The MPW Insiders Network is an online community where the biggest names in business and beyond answer timely career and leadership questions. Today’s answer for: “What’s one thing every woman should know about climbing the corporate ladder?” is written by Sharon Price John, CEO of Build-A-Bear Workshop.

One thing everyone should know about climbing the corporate ladder is that it is not a ladder because most careers aren’t a straight shot to a pre-determined destination.

It’s perfectly fine that we simplify our journey when putting it on a piece of paper, but it can be misleading to people looking for role models, particularly if it leads them to believe they are on the “wrong path” because it isn’t straight.

I have found that most careers are like a mountain climb. Learning to embrace the inevitable twists and turns or what you might think are side-steps in your journey is key to getting to the top. This is simply part of the climb. Remember, just because the path isn’t straight, doesn’t mean it isn’t going to get you to the top. Everyone knows that the “scenic route” is more interesting than the fast lane, anyway!

So here are some tips for your climb to the top:

Define your mountain.

When you are considering your career path, it is important to know what mountain you want to climb. I like to encourage young executives to have the discipline and introspection to define what they believe “success” will mean for them in 5, 10 or even 20 years. If it’s only a title or an amount of money, beware. Think broader. Success in business is not directly correlated to success in life. As an example, through this process, one of the things I envisioned for “my” success was to have amazing life experiences.

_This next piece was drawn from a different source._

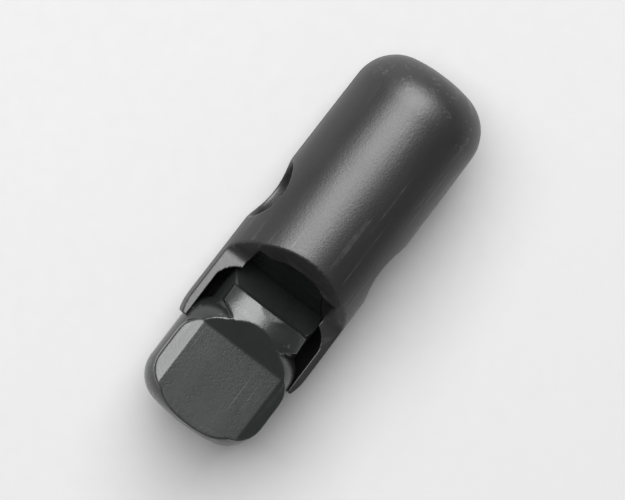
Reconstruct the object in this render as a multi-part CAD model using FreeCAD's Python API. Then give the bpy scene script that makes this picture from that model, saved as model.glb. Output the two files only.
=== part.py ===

Whatever your “top” looks like, you must be proactive to create the future you have envisioned.

Follow your path.

Shortly after I started my first job after business school, I was offered a one-year international ex-patriot position as the director of European marketing for a key business unit. I was concerned that the move could stifle my career path given the general belief that the corporate headquarters was the place to assure the executive exposure required to reach my goal of becoming a vice president at the company. Despite my initial apprehension that this move could delay my advancement, because I had pre-identified broader goals of my journey, I decided that the amazing life experience of being in Europe for a year would be worth the risk of a delayed promotion.

Because I threw myself into the new job, ultimately making a positive impact on the business, I was promoted to vice president of international upon my return, a position for which I would have otherwise not been qualified.

Embrace the switchbacks.

When Hasbro went through a reorganization some years ago that rightly shifted the company to a brand-first global focus, my position changed from the head of the U.S. Toy Division to the head of the Global Playskool Group. I had worked hard to achieve a broad scope of consumer and brand responsibilities for the U.S. market, including the boys division (e.g. Transformers) and the girls division (e.g. My Little Pony).

Expanding my geographical focus from the United States to worldwide was interesting, but the real excitement at the company was driven by the brands in the boys and girls divisions — not the preschool division. So, after accepting what I felt to be, at best, a side-step, I hunkered down and ultimately drove a turnaround for the Playskool brand culminating with being instrumental to returning the highly valued Sesame Street license to the company.

By embracing this “switchback” as an opportunity, I eventually hit the radar of a search firm that was looking for the next president of the Stride Rite Children’s Group. Their assignment: find a branded Preschool marketing expert with a proven turnaround record.

So the corporate ladder is actually a winding mountain road. Sometimes you are on a flat switchback; sometimes you are risking a rocky crevasse. There is rough weather and there are beautiful days, and the closer to the top, the steeper the climb.

May you enjoy both the journey and the eventual view from the top.